The second set is where the Hungarian dominated and went for the kill. Eager to book his spot in the final against Andrey Rublev on Sunday afternoon. At 1-1 he would earn another breakpoint winning a long intense rally with a stunning forehand winner.
He would break the following point as Coric hit another unforced error and was visibly frustrated as he belted out in Croatian. After holding serve to consolidate the break Fucsovics smelled blood and once again unforced errors were creeping into the Croats game and he would break once again to take a commanding 4-1 lead.
Once again after having no issues holding serve the world number 26 was serving to stay in the match but the day belonged to the Fucsovics as he finished the match in style overpowering his opponent to break for a third time to take set and the match.

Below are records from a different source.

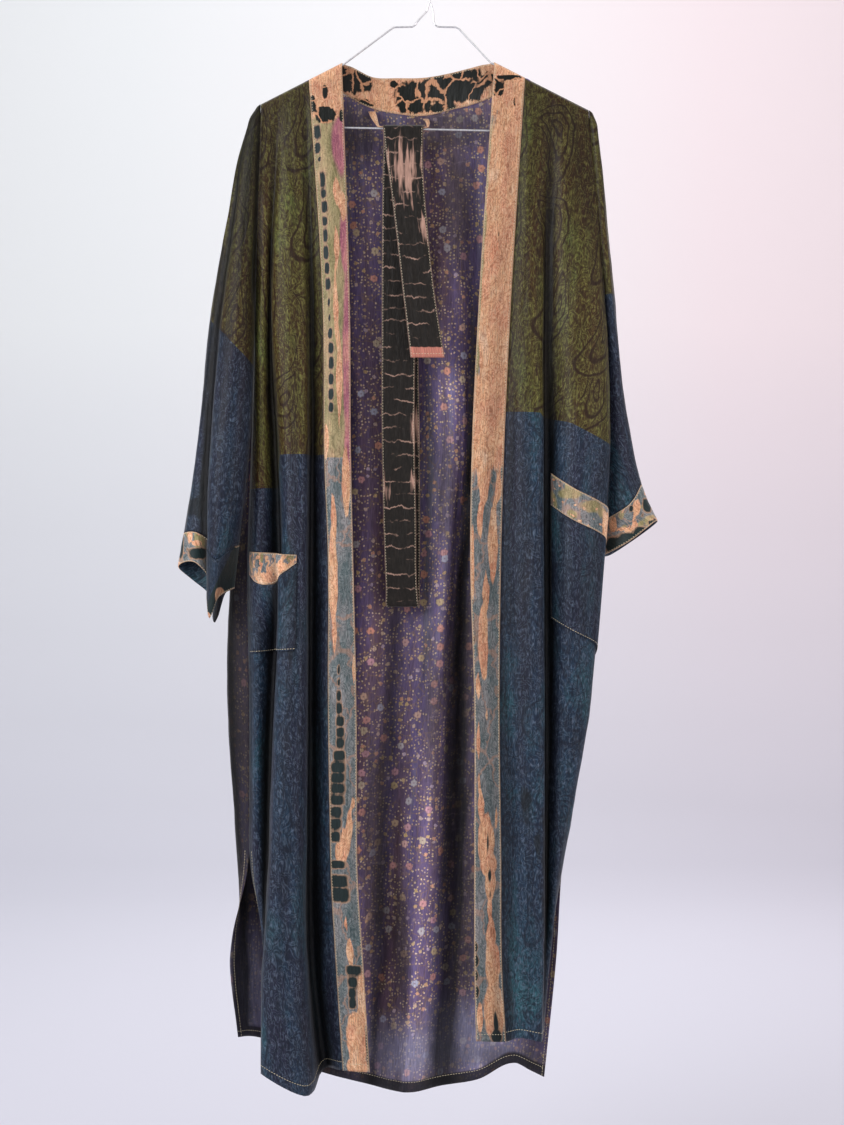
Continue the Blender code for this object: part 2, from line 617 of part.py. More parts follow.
def make_hanger(steel):
    """The wire hanger: hook and shank, two stepped arms with rounded tips, and the bar."""
    hook = arc((0.0, WIRE / MM - HOOK_RADIUS), HOOK_RADIUS, 200, -35, 20)
    end = hook[-1]
    shank = [
        (end[0] - 4.0, 0.0, end[2] - 8.5),
        (8.5, 0.0, -48.0),
        (4.0, 0.0, -56.0),
        (NECK_X, 0.0, -64.0),
        (NECK_X, 0.0, -82.0),
    ]
    tube("hanger_hook", hook + shank, WIRE, steel)

    # side, arm, tip's middle, step's x at its top, and its outer end
    for name, way, arm, tip, step, shoulder in (
        ("hanger_arm_left", -1, ARM_LEFT, TIP_X[0], -16.0, -46.5),
        ("hanger_arm_right", 1, ARM_RIGHT, TIP_X[1], 9.0, 39.5),
    ):
        slope = math.degrees(math.atan(arm[2]))
        high = wire_height(tip) - TIP_RADIUS / math.cos(math.radians(slope))
        low = bar_height(tip) + TIP_RADIUS
        neck = NECK_X + way * (WIRE / MM + 0.15)
        points = [
            (neck, 0.0, -82.6),
            (neck + way * 2.5, 0.0, -92.0),
            (step - way * 1.5, 0.0, -106.0),
            (step, 0.0, -109.5),
            (step + way * 4.0, 0.0, -111.8),
            (shoulder - way * 4.0, 0.0, -112.3),
            (shoulder, 0.0, -114.5),
            (arm[0], 0.0, arm[1]),
        ]
        points += [(x, 0.0, wire_height(x)) for x in steps(arm[0], tip - way * 3, 3)[1:]]
        points += arc((tip, high), TIP_RADIUS, 90 - way * slope, 90 - way * 90, 5)
        points += arc((tip, low), TIP_RADIUS, 90 - way * 90, 90 - way * 178, 5)
        tube(name, points, WIRE, steel)

    reach = [tip + way * 0.6 for tip, way in zip(TIP_X, (1, -1))]
    tube("hanger_bar", [(x, 0.0, bar_height(x)) for x in steps(*reach, 8)], WIRE, steel)


def belt_surface():
    """The belt's middle surface: place(u, v), u from its right edge to its left, v along its rows.

    It is a flat doubled strip, folded over the hanger's bar, with its rear part doubled back.
    """
    left, right, radius = BELT_OVER
    middle = bar_height((left + right) / 2)
    rows = [Vector(row) for row in BELT_FRONT]
    for angle in steps(-90, 90, 6):
        a = math.radians(angle)
        rows.append(Vector((left, right, middle + radius * math.cos(a), radius * math.sin(a))))
    rows += [Vector(row) for row in BELT_REAR]
    knots = [0.0]
    for a, b in zip(rows, rows[1:]):
        knots.append(knots[-1] + math.hypot(b[2] - a[2], b[3] - a[3]))

    def place(u, v):
        row = through(rows, knots, v)
        return Vector((row[1] + (row[0] - row[1]) * u, row[3], row[2])) * MM

    return place, list(range(len(rows)))


def loop_surface():
    """The neck loop's middle surface, a ribbon from the collar's seam down to the bar and back."""
    rows = [Vector(row) for row in NECK_LOOP]
    knots = [0.0]
    for a, b in zip(rows, rows[1:]):
        knots.append(knots[-1] + (Vector(b[:3]) - Vector(a[:3])).length)

    def place(u, v):
        x, y, z, wide, deep = through(rows, knots, v)
        s = 1 - 2 * u
        return Vector((x + s * wide, y - s * deep, z)) * MM

    return place, list(range(len(rows)))


def make_robe(silk, band_silk, inner_silk):
    """All the sewn pieces of the robe."""
    armhole = split_steps([TIP_LEVEL, BELOW_TIP, CHEST, 1.0], 2)
    body_rows = [-1, -0.5, 0, *armhole[:-1], *split_steps([1, 2, 3, 4, 5, 6, 7], 3)]
    left = sew_front(LEFT_FRONT, LEFT)
    right = sew_front(RIGHT_FRONT, RIGHT)
    cloth_wall("band_left", left, steps(0, 1, 3), body_rows, BAND, band_silk)
    cloth_wall("front_left", left, split_steps(list(range(1, 8)), 3), body_rows, CLOTH, silk)
    cloth_wall("front_right", right, split_steps(list(range(0, 7)), 3), body_rows, CLOTH, silk)
    cloth_wall("band_right", right, steps(6, 7, 3), body_rows, BAND, band_silk)
    turn = (0.12, 0.3, 0.6, 1.0)
    inside = split_steps(list(range(NECK_FIRST + 1, NECK_LAST)), 2)[1:-1]
    neck = [NECK_FIRST, *[NECK_FIRST + t for t in turn], *inside]
    neck += [NECK_LAST - t for t in reversed(turn)] + [NECK_LAST]
    sides = [split_steps(list(range(*span)), 2) for span in ((0, NECK_FIRST + 1), (NECK_LAST, len(BACK)))]
    back_columns = sides[0][:-1] + neck + sides[1][1:]
    cloth_wall("back", back_place, back_columns, body_rows, CLOTH, inner_silk)
    cloth_wall("collar", collar_place, neck, steps(0, 1, 3), BAND, band_silk, BAND_GAP)

    for name, lines, side in (("left", SLEEVE_LEFT, LEFT), ("right", SLEEVE_RIGHT, RIGHT)):
        sleeve = sew_sleeve(lines, side)
        round_arm = split_steps(list(range(len(lines) + 2)), 3)
        sleeve_rows = split_steps([0, 1, 2, 3, 3.5, 4, 5, 6], 2)
        cloth_wall(f"sleeve_{name}", sleeve, round_arm, sleeve_rows, CLOTH, silk)
        cloth_wall(f"cuff_{name}", sleeve, round_arm, steps(6, 7, 3), BAND, band_silk, CUFF_GAP)

    for name, panel, pocket in (("left", left, POCKET_LEFT), ("right", right, POCKET_RIGHT)):
        patch = pocket_place(panel, pocket)
        across_pocket = steps(0, 1, round((pocket.sides[1] - pocket.sides[0]) * 3))
        cloth_wall(f"pocket_band_{name}", patch, across_pocket, steps(0, 1, 3), BAND, band_silk, BAND_GAP)
        cloth_wall(f"pocket_{name}", patch, across_pocket, steps(1, 2, 6), CLOTH, silk)


def main():
    for thing in list(bpy.data.objects):
        bpy.data.objects.remove(thing, do_unlink=True)
    silk = make_finish("printed silk", "#2f3f45", 0.6)
    band_silk = make_finish("tie-dyed band silk", "#a97c5c", 0.6)
    inner_silk = make_finish("floral silk", "#3b3350", 0.6)
    steel = make_finish("steel wire", "#b9bcc0", 0.3, 1.0)
    make_hanger(steel)
    make_robe(silk, band_silk, inner_silk)
    belt, belt_rows = belt_surface()
    cloth_wall("belt", belt, steps(0, 1, 3), split_steps(belt_rows, 2), BAND, band_silk)
    loop, loop_rows = loop_surface()
    cloth_wall("neck_loop", loop, steps(0, 1, 2), split_steps(loop_rows, 2), RIBBON, band_silk)


main()
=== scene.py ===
"""Looks of a long open-front silk robe on a wire hanger: thin shells of printed and tie-dyed silk.

Each sheet lies on the same surface as its solid, worked out from the same fold lines, with finer
points, creases and crinkles. All tables are in mm, from the inside top of the hanger's hook.
"""

import math
import random
from collections import namedtuple

import bmesh
import bpy
import numpy as np
from mathutils import Matrix, Vector, noise

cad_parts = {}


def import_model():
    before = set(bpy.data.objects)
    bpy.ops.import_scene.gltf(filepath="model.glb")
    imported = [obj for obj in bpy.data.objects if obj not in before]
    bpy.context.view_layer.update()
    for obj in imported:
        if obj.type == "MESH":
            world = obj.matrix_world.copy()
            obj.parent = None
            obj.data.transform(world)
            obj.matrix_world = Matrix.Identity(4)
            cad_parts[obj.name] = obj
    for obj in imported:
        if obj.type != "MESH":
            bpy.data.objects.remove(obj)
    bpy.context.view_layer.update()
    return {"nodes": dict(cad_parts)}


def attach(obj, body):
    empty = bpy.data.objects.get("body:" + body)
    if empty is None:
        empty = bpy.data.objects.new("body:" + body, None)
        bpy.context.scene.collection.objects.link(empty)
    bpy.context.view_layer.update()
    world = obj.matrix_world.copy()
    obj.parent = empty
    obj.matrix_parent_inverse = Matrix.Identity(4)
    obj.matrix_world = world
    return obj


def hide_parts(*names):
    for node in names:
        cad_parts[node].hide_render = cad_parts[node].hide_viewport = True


MM = 0.001

BAND = 1.6 * MM  # doubled silk of bands, cuffs, collar and belt
SEAM = 0.3 * MM  # gap between two pieces that are sewn together
WIRE = 1.2 * MM  # radius of the hanger's wire
OVER_WIRE = WIRE + SEAM + BAND / 2  # middle of the cloth to the wire's middle, where it rests on it
RING = OVER_WIRE / MM
RISE = RING * 1.12  # the same straight up, as the arms slope
ON_PANEL = 2.0  # middle of a patch to the middle of the front that it lies on, in mm

# Levels within which the cloth takes up its own course again, below or beside what shapes it.
WIRE_FADES = 0.8  # below the hanger's wire
TIP_FADES = 0.1  # below the hanger's tip
CORNER_FADES = 0.3  # below a neck corner
CORNER_WRAPS = 0.4  # beside a neck corner, where the shoulder's turn over the wire ends
SLIT_FADES = 0.3  # below the top of a side slit
POCKET_FADES = 0.3  # from a pocket's side to its full stand

# Heights of the body's named levels below the hook, in mm.
UNDERARM, WAIST, HIP, THIGH, KNEE, CALF = -498, -650, -790, -968, -1158, -1298
BODY_LEVELS = (UNDERARM, WAIST, HIP, THIGH, KNEE, CALF)

# Straight arms of the hanger: (inner end x, inner end z, fall in mm for each mm outwards).
ARM_LEFT = (-107.0, -159.5, 0.509)
ARM_RIGHT = (80.0, -157.5, 0.508)
BAR_AT = (-105.0, -240.0, -0.0207)  # a point on the bar, and its slope

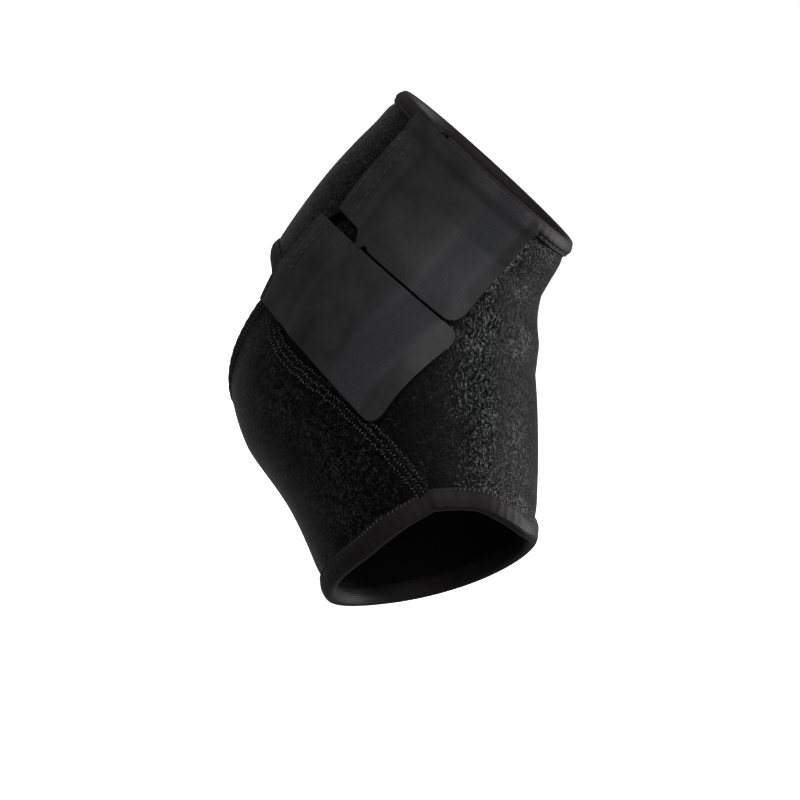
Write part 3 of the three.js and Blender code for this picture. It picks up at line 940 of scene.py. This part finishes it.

When asked what it is going to take to end up victorious on Sunday against one of the best players in the world, the Hungarian hopes he will be cheered on by his country.
” It’s going to be a tough match, I just want to enjoy it, I want to play my best tennis, I hope the people from Hungary will be supporting me “
Fucsovics beat Rublev in a Davis Cup World Group Playoff while Rublev got his revenge three years later at Roland Garros. Although both those meetings were on a outdoor clay court and this will be their first meeting on indoor hard.